Mas não lhe parece que o Brasil levou tempo demais incentivando apenas a pesquisa científica nas universidades e institutos de pesquisa, a geração de conhecimento per se, e se esqueceu de incentivar também a inovação (aplicação do conhecimento) para gerar novos produtos e processos – o que só acontece nas empresas?

O que se passou historicamente no Brasil foi que o setor privado não tinha na inovação o mecanismo central de concorrência  ficando esta confinada aos espaços públicos, universidades e empresas estatais. Em parte esta realidade resultava da própria estrutura patrimonial do setor privado caracterizado por elevada presença de firmas multinacionais que  concentram seus esforços de pesquisa nos países centrais. E em parte resultava dos mecanismos de proteção, baixo custo de mão de obra e expansão horizontal do mercado interno que garantia alta lucratividade as empresas nacionais. Com a abertura, a situação piorou na medida em que a importação de máquinas e equipamentos (intensivas em inovação) substituiu a produção local. Nos países asiáticos o esforço inovador das empresas nacionais resultou de dois vetores principais, ambos inexistentes no Brasil: o desafio de conquistar  mercado externo em atividades não intensivas em recursos naturais; a pressão do governo, como por exemplo, ocorre na China, para que as empresas estrangeiras transfiram sob a forma de joint-ventures tecnologia. No caso dos EUA, a revolução na tecnologia de informação baseou-se imensamente na capacidade dos cientistas e pesquisadores beneficiados por amplos contratos com governo transferirem seus conhecimentos para novas empresas que se beneficiaram amplamente de um dinâmico sistema financeiro americano e das políticas de compras governamentais. No caso brasileiro, a recente Lei da Inovação debate-se como qualquer outra iniciativa nas restrições fiscais e no declínio dos investimentos públicos. O setor privado tem aproveitado as oportunidades através de cortes de custo e importação de máquinas aumento a eficiência mas sem inovações significativas. É evidente que existem grandes possibilidades em muitas áreas, (como por exemplo em softwares), mas é evidente que a política industrial deve ser mais abrangente não apenas nos subsídios mas também no controle dos resultados.

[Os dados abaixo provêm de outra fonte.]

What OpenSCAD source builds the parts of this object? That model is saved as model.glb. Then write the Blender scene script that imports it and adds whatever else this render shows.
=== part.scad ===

Para concluir, não lhe parece que o Brasil está carente de um Projeto Estratégico, atribuindo ao Estado Nacional um papel bem mais ativo para corrigir deficiências ou desvios de uma economia globalizada somente orientada pelo mercado?

A questão central é que a inserção histórica do país na divisão internacional de trabalho a partir da especialização em produtos primários e de baixo conteúdo tecnológico cria de tempos em tempos (quando os termos de troca são favoráveis e o financiamento internacional é abundante) a ilusão de que é possível desenvolver-se através da exploração das vantagens comparativas. Desperdiçam-se em tempos de abundancia de divisas oportunidades que permitam mudar progressivamente as especializações e criar novas vantagens na produção dos bens e serviços que mais se expandem na economia mundial e que demandam maiores inovações. A substituição de importações e a promoção de exportações, estratégias complementares (e não opostas) constituíram no Brasil e nos países dinâmicos da Ásia o projeto estratégico que ao lado da modernização da infra-estrutura (física, científica e humana) estiveram na base de trajetórias de alto crescimento econômico.